Evi, arabayı, parayı toprağa götüremiyoruz ama anılarımızı hayatımızın sonuna kadar taşıyabiliyoruz. Güzel hikayelerimizi bir sonraki neslin hikayeleri haline bile getirebiliyoruz. Jenerasyonumuzu özel kılan nokta da bu.
Özgürlük
Günümüz jenerasyonunu eski jenerasyonlardan ayıran en büyük özelliklerden biri de özgürlük algısı. Eski insanlar, bir evleri, bir işleri vb. olduğunda kendilerini özgür görüyor. Oysa, milenyum jenerasyonu mal varlığına yük olarak bakmakta.
Düşünsenize, hayatınızın baharında mortgage kredisinin altına girdiniz. Ayda ödemeniz gereken 3000 TL yüzünden kımıldayacak haliniz yok. Hatta bu sebepten dolayı, patronunuzun her kaprisini çekmek zorundasınız; çünkü işinizi kaybetmeniz bu borçlar altında imkânsız. Bu mu özgürlük?
Kendimize ait değerlere sahip olmamız
Standart doğrular, bizim jenerasyonumuza göre değil. Çok sevgili büyüklerimiz bizleri büyütürken, sorgulamayı da öğretti. Şimdi bu öğretiyi uygulamaya geçirdik ama onlara göre işler yolundan biraz saptı. Belki de sapmadı?
Neden günümüzde kendi emekleriyle milyar dolarlık şirketlere sahip olmuş insanlar piyasanın hakimi? Neden artık “babadan paralı” olanlar, sektörün ipini elinde tutamıyor? Çünkü sorguladılar, görmeyi öğrendiler, ihtiyaçları keşfettiler.
Hadi büyük işler başarmayı geçelim, kişisel bir bloğa sahip olmak bile kişiye birçok şey katıyor. “Oğlum sürekli bilgisayar başındasın, azıcık otur, dersine çalış.” dediğiniz çocuklarınız bugün Twitter sayesinde ünlü oldu mesela ve şimdi buradan ekmeklerini kazanıyorlar.
Kısacası, kendimize ait değerlerimiz, kendi dünyamızda yarattığımız öncelikler hayatımızı olumlu yönde şekillendirebiliyor. Ne mutlu bize, değil mi?
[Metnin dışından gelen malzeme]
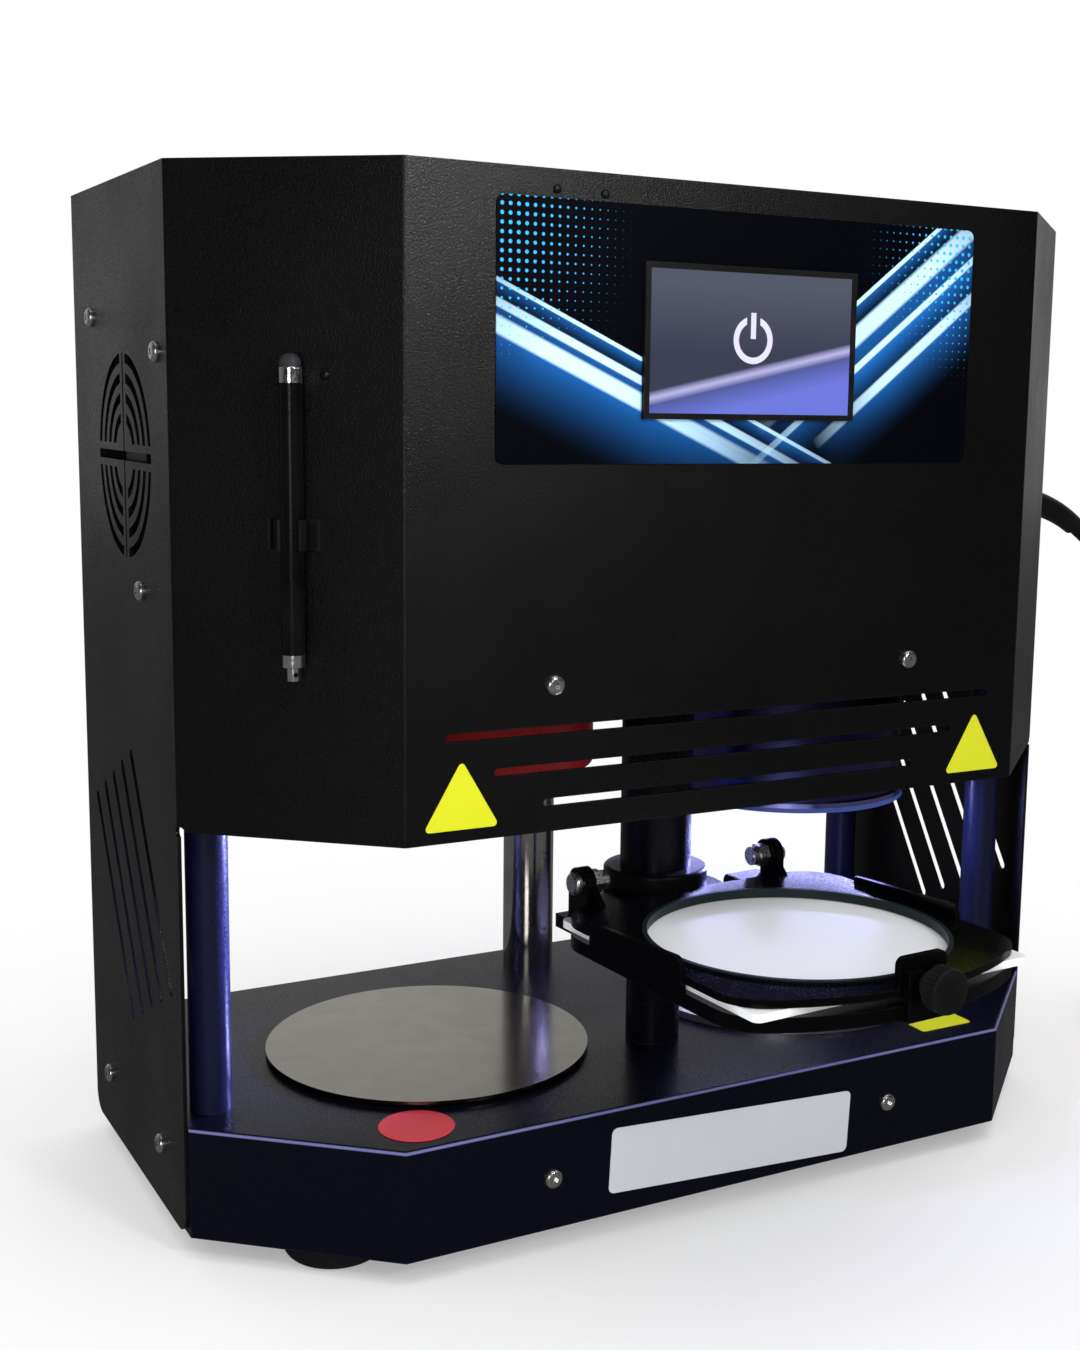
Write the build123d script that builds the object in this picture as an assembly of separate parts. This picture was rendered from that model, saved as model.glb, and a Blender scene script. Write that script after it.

Yeni iş alanlarına olan merakımız
Özellikle dijital ve reklam sektöründeki birçok gencin yaşadığı bir problemdir bu ve belki de birçok sektörde aynı şey geçerlidir. Ailelerimiz bizlerden öğretmen, doktor, mühendis, bankacı vb. olmamızı bekliyordu ancak biz hiç bilmedikleri bir sektöre adım atmak istedik. Aman Tanrım bunu nasıl yapardık!! Ama yaptık. Bugün buradayız, işimizin başındayız, çok şükür paramızı da kazanıyoruz, evimizi de geçindiriyoruz.
Bugün Youtube kanallarından binlerce genç para kazanıyor. Alex Tew, The Million Dollar Homepage’i 2005’te yaparken kim bilir annesi ne kadar eleştiriyordu onu? Şu an kendisi, Calm’un kurucusu ve CEO’su.
Kısacası, çok sevgili büyüklerimiz. Bizi yetiştirirken yaptıklarınız için sizlere ne kadar teşekkür etsek yetmez. Bizi sizler yarattınız ve iyi ki de böyle yaptınız. Şimdiden sonra tek isteğimiz, yarattığınız eserle gurur duymanız. Sizi seviyoruz!